The Duhovy or “Rainbow” Pride parade took place on June 4 in Bratislava, Slovakia. Participants demanded legalized same-sex “marriage” and the right to adopt children.
Despite the fact that many of the states the ambassadors represent do not support the goals and aims of the demonstration, the 20 ambassadors said they “stand both literally and figuratively with parade participants as they peacefully assemble to stand up for their human rights, and raise awareness of the LGBT community in Slovakia.”
In response, a group of 22 Slovak intellectuals, writers, and former politicians, including former Prime Minister of Slovakia, Jan Carnogursky, former Interior Minister, Vladimir Palko, and former Slovak Ambassador to Canada, Anton Hykisch, expressed their disappointment with the ambassadors’ stance.
In their June 8 letter, the group demanded that the foreign ambassadors not “import” the homosexual “ideologies that assumed the right to have universal legitimacy and called themselves progressive.”

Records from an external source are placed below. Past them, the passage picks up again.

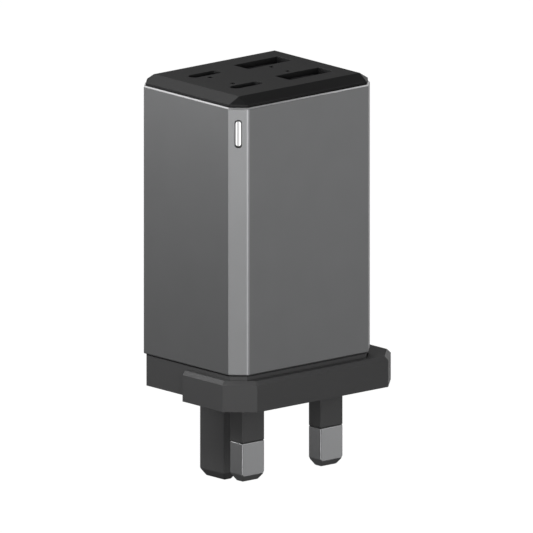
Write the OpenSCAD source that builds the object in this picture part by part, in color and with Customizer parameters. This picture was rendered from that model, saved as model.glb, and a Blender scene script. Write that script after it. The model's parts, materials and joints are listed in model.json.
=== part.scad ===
// Four-port USB travel charger on a slide-on three-pin plug head.
// Millimetres, +Z up. The origin is on the flat face of the plug, midway between the line and
// neutral pins. +Y runs from those pins towards the earth pin, and -Y is the front of the charger.

/* [Shell] */
// Width of the metal shell along X
shell_w = 40.1; // [38.5:0.1:41.5]
// Depth of the metal shell along Y
shell_d = 33.8; // [32.6:0.1:35]
// Height of the metal shell
shell_h = 58.9; // [57:0.1:80]
// Wall of the metal shell
shell_wall = 1.2; // [1:0.05:1.3]
// Leg of the flat cut on each upright corner
corner_chamfer = 3.05; // [2.6:0.05:3.6]
// Bright bevel round the top edge of the shell
shell_edge = 0.3; // [0.2:0.05:0.5]
// Height of the shell's lower edge above the plug face
shell_z = 7.85; // [7.4:0.05:9]
// Sideways distance from the pins to the middle of the shell
body_shift_x = -2.45; // [-3:0.05:-2]
// Distance from the line and neutral pins to the middle of the shell
body_shift_y = 6.9; // [6.4:0.1:7.4]

/* [Cap] */
// Height of the cap above the shell
cap_rise = 2.15; // [1.9:0.05:3]
// Height of the upright lip under the cap's bevel
cap_lip = 0.65; // [0.4:0.05:0.9]
// Step in from the shell to the cap's lip
cap_inset = 0.4; // [0.2:0.05:0.6]
// Width of the cap's bevel seen from above
cap_bevel = 2.55; // [2.2:0.05:3]
// Depth of the cap's skirt inside the shell
cap_skirt = 1.9; // [1.2:0.1:2.2]
// Thickness of the skirt and of the base's spigot
spigot_wall = 1.4; // [1:0.1:1.6]

/* [Ports] */
// Distance of each row of ports from the middle of the cap
port_row = 6.8; // [6.4:0.1:7.2]
// Place of the small ports along X, from the middle of the cap
port_c_x = -8.9; // [-10:0.1:-8.4]
// Place of the large ports along X, from the middle of the cap
port_a_x = 7.55; // [7.2:0.05:8.4]
// Opening of a large port, long side
port_a_w = 12.4; // [12.2:0.05:12.6]
// Opening of a large port, short side
port_a_h = 4.8; // [4.7:0.05:5]
// Opening of a small port, long side
port_c_w = 8.4; // [8.3:0.05:8.6]
// Opening of a small port, short side
port_c_h = 2.6; // [2.5:0.05:2.8]
// Sheet thickness of the large receptacles
port_a_sheet = 0.35; // [0.25:0.05:0.4]
// Sheet thickness of the small receptacles
port_c_sheet = 0.3; // [0.2:0.05:0.35]
// Thickness of the cap in front of the receptacles
port_front = 1.3; // [1:0.05:1.5]
// Depth from the cap's face to the tip of a large port's tongue
tongue_a_depth = 4.4; // [4.3:0.1:5]
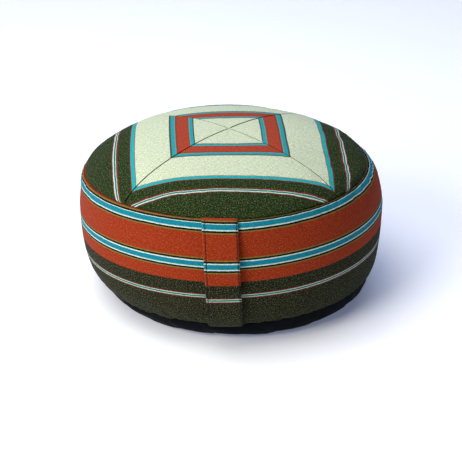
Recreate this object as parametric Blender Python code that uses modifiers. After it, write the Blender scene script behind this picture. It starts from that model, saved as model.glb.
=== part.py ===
"""Round meditation cushion: a filled side band, four mitred top quarters, a bottom panel and a carry strap.

Metres, +Z up, the front towards -Y. The form is first worked out even, as newly sewn, from the profile
formulas below, and settle() then moves it to the slightly leaning form that sitting on it has given it.
"""

import math

import bmesh
import bpy

# The whole cushion.
WIDEST_RADIUS = 0.165
CROWN_HEIGHT = 0.1795
COLUMNS_A_QUARTER = 15  # upright columns of faces in each quarter turn

# Cloth, as a doubled and turned-in canvas.
CLOTH = 0.002
CLEARANCE = 0.0004  # between pieces that touch on the real cushion
STRAP_CLOTH = 0.0026

# Top seam, widest line, bottom seam and foot: radius and height of each ring.
TOP_SEAM_RADIUS = 0.1526
TOP_SEAM_HEIGHT = 0.1396
WIDEST_HEIGHT = 0.1010
BOTTOM_SEAM_RADIUS = 0.1475
BOTTOM_SEAM_HEIGHT = 0.0170
FOOT_RADIUS = 0.1200

# How full each stretch of the profile is: the powers of its rounded curve.
CROWN_FULLNESS = (2.24, 0.65)
SHOULDER_FULLNESS = (1.10, 0.45)
LOWER_SIDE_FULLNESS = (2.60, 0.61)
UNDERSIDE_FULLNESS = (2.60, 0.50)

# Where the profile's points lie, as shares of each stretch.
CROWN_SHARES = (0.0, 0.15, 0.32, 0.49, 0.65, 0.79, 0.89, 0.96, 1.0)
SHOULDER_SHARES = (0.0, 0.05, 0.13, 0.25, 0.40, 0.58, 0.78)
LOWER_SIDE_SHARES = (0.0, 0.20, 0.38, 0.54, 0.68, 0.80, 0.90, 0.96, 1.0)
UNDERSIDE_SHARES = (0.0, 0.10, 0.30, 0.60, 0.85, 1.0)
FLAT_SHARES = (0.66, 0.33, 0.0)

SEAM_HOLD = 0.0006  # the narrow strip beside a seam that moves as the seam does

# How far each ring has moved from round and level: sideways, back, and its rise to the right and to the back.
RING_MOVES = {
    "top_seam": {"right": -0.0061, "back": -0.0007, "rise_right": 0.0048, "rise_back": -0.0072},
    "widest": {"right": 0.0000, "back": 0.0000, "rise_right": 0.0000, "rise_back": 0.0048},
    "bottom_seam": {"right": 0.0068, "back": 0.0013, "rise_right": 0.0049, "rise_back": -0.0060},
    "foot": {"right": 0.0080, "back": -0.0010, "rise_right": 0.0000, "rise_back": 0.0000},
}

# The four mitre seams over the crown: the turn of the pattern, and the shallow trough that each seam draws.
PATTERN_TURN = math.radians(1.35)
TROUGH_DEPTH = 0.0014
TROUGH_WIDTH = 0.0080

# Carry strap: its width, how far its middle line lies to the right of the cushion's own at its two ends, and
# for each height on the band how far its inner face stands off the band.
STRAP_WIDTH = 0.0355
STRAP_TOP_ACROSS = -0.0120
STRAP_FOOT_ACROSS = -0.0057
STRAP_COLUMNS = 4
STRAP_ROWS_A_STEP = 2
STRAP_EDGE_ROUNDING = 0.0008
STRAP_PATH = (
    {"height": 0.1392, "off": 0.0006},
    {"height": 0.1330, "off": 0.0008},
    {"height": 0.1230, "off": 0.0014},
    {"height": 0.1100, "off": 0.0028},
    {"height": 0.0950, "off": 0.0046},
    {"height": 0.0780, "off": 0.0062},
    {"height": 0.0600, "off": 0.0068},
    {"height": 0.0430, "off": 0.0060},
    {"height": 0.0290, "off": 0.0036},
    {"height": 0.0210, "off": 0.0012},
    {"height": 0.0180, "off": 0.0006},
)

PIECE_COLOURS = {
    "filled_band": (0.402, 0.046, 0.016),
    "top_quarter_front": (0.700, 0.791, 0.618),
    "top_quarter_right": (0.700, 0.791, 0.618),
    "top_quarter_back": (0.700, 0.791, 0.618),
    "top_quarter_left": (0.700, 0.791, 0.618),
    "bottom_panel": (0.007, 0.009, 0.019),
    "carry_strap": (0.402, 0.046, 0.016),
}
CLOTH_ROUGHNESS = 0.9
QUARTER_NAMES = ("top_quarter_front", "top_quarter_right", "top_quarter_back", "top_quarter_left")


# ---------------------------------------------------------------- the even, newly sewn profile


def rounded(share, powers):
    """How far a bulging curve has come back to its edge: 1 at share 0, falling to 0 at share 1."""
    inner, outer = powers
    return max(0.0, 1.0 - share**inner) ** outer


def crown_height(radius):
    """Height of the top cloth's outer face over the floor."""
    rise = CROWN_HEIGHT - TOP_SEAM_HEIGHT
    return TOP_SEAM_HEIGHT + rise * rounded(min(1.0, radius / TOP_SEAM_RADIUS), CROWN_FULLNESS)


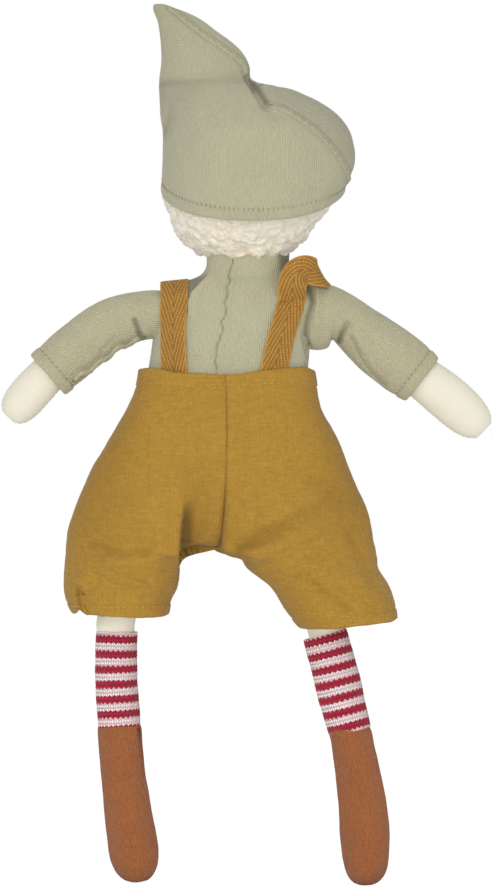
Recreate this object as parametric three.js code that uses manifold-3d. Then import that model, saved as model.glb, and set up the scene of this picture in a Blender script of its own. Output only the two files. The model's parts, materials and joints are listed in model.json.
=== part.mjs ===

As with all European Union states, Slovakia has adopted protocols on anti-discrimination, including discrimination based on “sexual orientation.”
However, the Slovak professionals said that any efforts to go further than that threaten to undermine the family.
“We believe that it is important to distinguish between dignity of every individual human being on one side and radical proposals to change traditional family and its protection as defined by law, on the other side,” they wrote in their letter, which was sent to each ambassador.
“The radical demands of the organizers of ‘Rainbow-March’ are far beyond legislation in most of the countries you represent,” they emphasized. “We consider your support for these demands to be surprising and regrettable. With your supportive declaration you intervened into our own domestic political debate and exceeded your diplomatic mission.”